« On est de son enfance comme on est d'un pays. » Ces mots d'Antoine de Saint-Exupéry résonnent en chacun de nous. L'enfance est ce pays qui nous a vus naître et grandir, qui nous forge et nous construit, cette terre empreinte de nos joies et de nos souffrances qui ne nous quittera plus jamais totalement et sera le compagnon de nos vieux jours. Elle est « ce sol sur lequel nous marcherons toute notre vie », nous dit la poète Lya Luft. Mais ces mots ne décèlent-ils pas autre chose ? Ne laissent-ils pas entendre aussi qu'un pays se définit par le sort qu'il réserve à son enfance, à ses enfants ?
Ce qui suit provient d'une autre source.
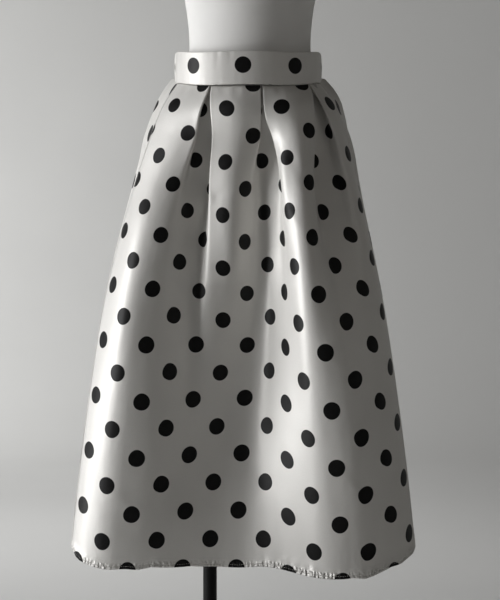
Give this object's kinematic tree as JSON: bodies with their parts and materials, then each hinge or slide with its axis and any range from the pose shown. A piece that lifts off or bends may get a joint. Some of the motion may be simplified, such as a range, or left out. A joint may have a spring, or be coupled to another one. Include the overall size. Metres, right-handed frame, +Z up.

Le texte que nous examinons n'aborde pas toutes les facettes que présente l'enfance dans notre pays. Mais il ne se contente pas non plus d'aborder uniquement, comme le pensent certains qui appréhendent encore mal ce sujet complexe, l'enfance protégée. Il est important pour au moins trois raisons : tout d'abord parce qu'il s'inscrit dans une histoire. Cette histoire est celle de la construction progressive d'un système de protection institutionnelle des enfants, qui débute par la loi du 24 juillet 1889 sur les enfants maltraités ou moralement abandonnés, laquelle, pour la première fois, imaginait un dispositif visant à priver de droits des parents ayant abusé de la puissance paternelle. Depuis, et encore jusqu'aux lois de 2007 et de 2016, notre système de protection de l'enfance, s'il s'est progressivement renforcé, épouse autant qu'il traduit la perception que la société a de la famille, des liens qui la régissent et de la place et du statut que l'enfant occupe en son sein – et donc, en réalité, au sein de la société tout entière.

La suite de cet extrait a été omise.